Hardware Specifications
Your hardware choices depend heavily on your intended use case. The most critical component for AI tasks is GPU VRAM, as it determines the size and complexity of the models you can run.
"The most important stat to look for is memory capacity, or more specifically, GPU vRAM, if you're looking for a system with dedicated graphics."
– Tobias Mann, The Register
For inference tasks, systems generally need 16–64 GB of RAM. When training larger models, this requirement jumps to 128 GB or more. Interestingly, you can run an eight-billion-parameter model on a modern notebook or an entry-level GPU.
Fine-tuning 7B/8B models: You'll need an NVIDIA RTX 3090/4090 (24 GB VRAM) or NVIDIA A5000/A6000 (24–48 GB VRAM).
Training these models: This typically requires at least 4 GPUs with 16 GB VRAM each, such as NVIDIA RTX 3090, 4090, or A100 40 GB. An optimal setup would involve 2–4 A100 GPUs (40 GB each).
For massive 70B models: Fine-tuning demands GPUs like the NVIDIA A100 (40 GB/80 GB) or H100, or multiple RTX 3090/4090 GPUs with NVLink. You'll need at least 8 GPUs with 40 GB VRAM or 4 GPUs with 80 GB VRAM.
"GPUs are the backbone of the vast majority of generative AI workloads, regardless of the type of output: image, video, voice, or text."
– Puget Systems
To optimize memory usage, consider quantizing models to 8-bit or 4-bit formats. At 4-bit precision, you'll only need about 0.5 GB of memory per billion parameters.
Other components, like storage, also play a role. SSDs provide faster read/write speeds, which is crucial for training AI models. Additionally, ensure your GPU is paired with a sufficient power supply unit (PSU). For most consumer-level applications, the choice between Intel and AMD CPUs is less critical.
Once you've defined your hardware requirements, the next step is deciding on the most suitable hosting strategy.
Hosting Options: On-Premises, Cloud, or Hybrid
Your hosting approach should balance cost, control, and scalability. Each option comes with its own set of pros and cons.
- On-premises hosting offers full control over your infrastructure and data but requires significant upfront investment and technical expertise.
- Cloud hosting provides scalability and lower initial costs through a pay-as-you-go model, though it can become expensive over time and may pose data security concerns.
- Hybrid hosting combines the benefits of both but adds complexity to infrastructure management.
Cost considerations are a key factor. According to McKinsey, cloud-based AI infrastructure can cost 2–3× more than equivalent on-premises hardware when used at high capacity over time. On the other hand, Andreessen Horowitz found that companies with fluctuating AI inference needs could save 30–45% by leveraging cloud infrastructure.
Utilization rates are critical for on-premises setups. They become cost-competitive with cloud solutions when usage exceeds 60–70%. Reflecting this trend, Deloitte's 2023 Technology Industry Outlook reported that 68% of companies running AI in production have adopted hybrid hosting strategies to optimize costs.

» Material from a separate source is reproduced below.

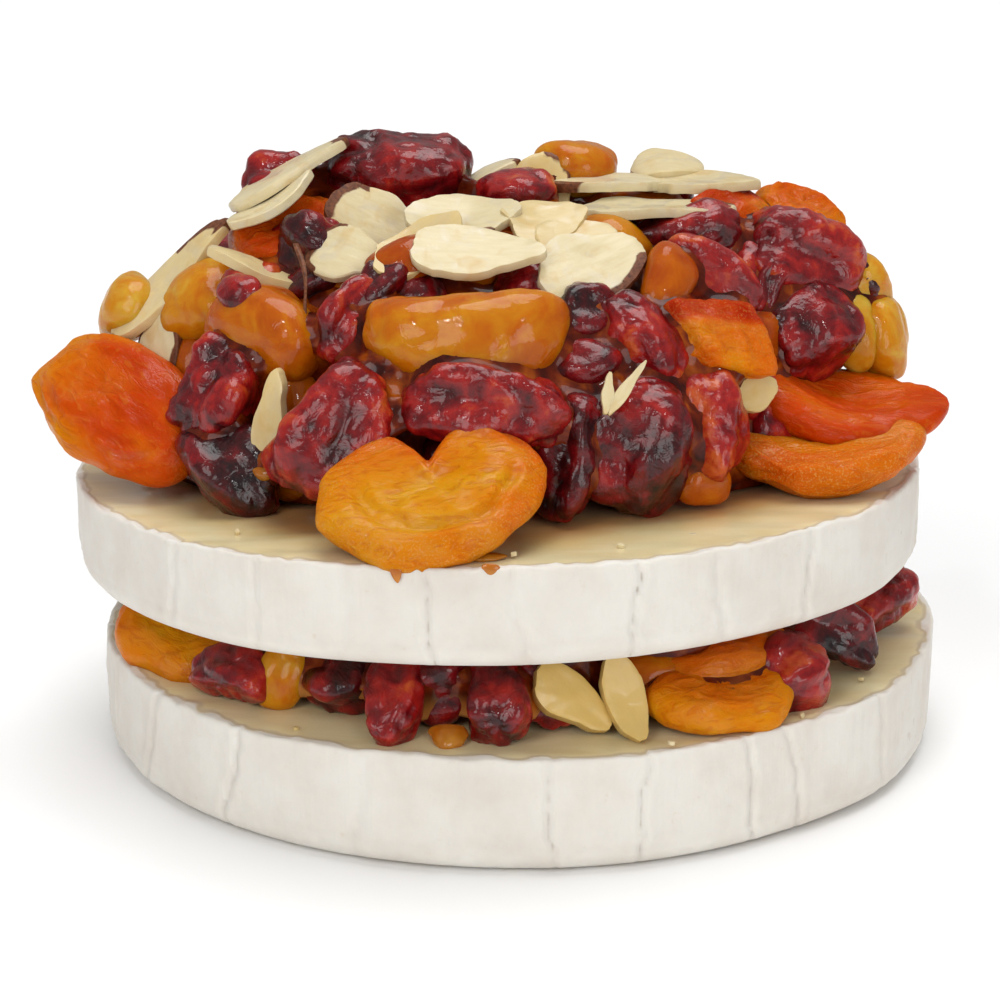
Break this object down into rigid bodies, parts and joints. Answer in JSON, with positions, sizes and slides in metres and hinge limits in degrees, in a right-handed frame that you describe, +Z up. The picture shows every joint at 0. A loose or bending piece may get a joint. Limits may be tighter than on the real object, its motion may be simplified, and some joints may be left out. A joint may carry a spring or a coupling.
{
  "type": "filled brie wheel",
  "caption": "Small brie wheel cut level in two, with dried fruit and sliced almonds between the halves and heaped on top.",
  "frame": {"origin": "centre of the lower half's flat base, the face that the cheese stands on", "axes": "+Z up, along the wheel's axis; -Y is the front, the side that the picture shows; +X is to the right in it"},
  "size_m": [0.1151, 0.1086, 0.0761],
  "materials": {
    "brie": "soft white bloomy rind, pale yellow paste on the cut faces",
    "cranberry": "dark red wrinkled dried fruit under a thin honey glaze",
    "raisin": "amber dried fruit under a thin honey glaze",
    "apricot": "orange dried fruit, satin to glossy",
    "almond": "cream sliced nut with brown skin at the edge",
    "mixed_fruit": "dried fruit and almonds bound with honey"
  },
  "bodies": {
    "root": {"almond_back_long": "almond", "almond_centre": "almond", "almond_crumpled": "almond", "almond_far_left": "almond", "almond_forked": "almond", "almond_front_stick": "almond", "almond_left_centre": "almond", "almond_oval": "almond", "almond_pair_a": "almond", "almond_right_long": "almond", "almond_right_point": "almond", "almond_round": "almond", "almond_sliver": "almond", "almond_top_left_long": "almond", "apricot_back_right": "apricot", "apricot_chunk": "apricot", "apricot_chunk_back": "apricot", "apricot_front": "apricot", "apricot_left": "apricot", "apricot_right_high": "apricot", "apricot_right_low": "apricot", "apricot_top_left": "apricot", "cranberry_big_right_low": "cranberry", "cranberry_big_right_side": "cranberry", "cranberry_big_right_top": "cranberry", "cranberry_crown": "cranberry", "cranberry_far_right": "cranberry", "cranberry_front_big": "cranberry", "cranberry_front_dark": "cranberry", "cranberry_front_mid": "cranberry", "cranberry_front_right": "cranberry", "cranberry_left_high": "cranberry", "cranberry_left_low": "cranberry", "cranberry_left_mid": "cranberry", "cranberry_right_low": "cranberry", "cranberry_right_mid": "cranberry", "cranberry_right_smooth": "cranberry", "cranberry_under_almond": "cranberry", "filling_almond_left": "almond", "filling_almond_right": "almond", "filling_apricot_left": "apricot", "filling_apricot_lower": "apricot", "filling_apricot_upper": "apricot", "filling_cranberry_dark_right": "cranberry", "filling_cranberry_far_right": "cranberry", "filling_cranberry_left": "cranberry", "filling_cranberry_out_left": "cranberry", "filling_cranberry_out_mid": "cranberry", "filling_cranberry_right": "cranberry", "filling_layer": "mixed_fruit", "lower_half": "brie", "raisin_crumpled": "raisin", "raisin_far_left": "raisin", "raisin_far_right_high": "raisin", "raisin_far_right_low": "raisin", "raisin_front": "raisin", "raisin_left_high": "raisin", "raisin_left_mid": "raisin", "topping_heap": "mixed_fruit", "upper_half": "brie"}
  },
  "joints": []
}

Your choice of hosting impacts not just costs but also performance and data security, which is why many organizations lean toward self-hosting.
| Feature | On-Premises | Cloud | Hybrid |
|---|---|---|---|
| Control | Full control over infrastructure/data | Managed by service agreements | Balanced with oversight of on-prem components |
| Cost | High upfront, consistent expenses | Lower upfront, variable costs | Potentially higher due to dual management |
| Scalability | Limited by physical infrastructure | Highly scalable | Scalable, though partly constrained by on-prem limits |
| Security | High with proper measures | Depends on provider's security | Requires careful integration for strong security |
| Maintenance | Requires in-house expertise | Provider-managed | Maintenance needed for both environments |
IDC predicts that by 2027, 75% of enterprises will adopt a hybrid hosting model to optimize AI workload placement, costs, and performance.
Software Tools and Frameworks
Once your hardware and hosting setup is in place, the next step is choosing the right software tools. With over 2,000 generative AI tools available, selecting the right framework can feel overwhelming.
Deep learning frameworks are the backbone of AI setups. TensorFlow remains a powerful option, while PyTorch has gained traction for its user-friendly design. Both frameworks support faster development and scalability.
For specialized needs, tools like LangChain, LlamaIndex, and Hugging Face simplify the deployment of generative AI models. Beginners can benefit from low-code or no-code platforms like Hugging Face, which streamline the process.
Real-world examples showcase the value of these tools:
- Airbnb uses TensorFlow for image classification and detection to improve user experience.
- Airbus employs TensorFlow for satellite imagery analysis to monitor Earth's surface changes.
- Google incorporates TensorFlow Lite in products like Search, Gmail, and Translate.
When choosing a framework, consider factors like efficiency, scalability, ease of use, and the specific needs of your project. Open-source frameworks are often ideal for prototyping, while commercial solutions may be better suited for mission-critical applications. These tools, combined with the right hardware and hosting strategy, complete the foundation for deploying open-source generative AI models.
Choosing and Preparing Your AI Model
Picking the right AI model is a critical step that influences performance, cost, and compliance. Nearly 90% of AI adopters rely on open-source technologies, making your choice foundational for seamless integration with your hosting setup.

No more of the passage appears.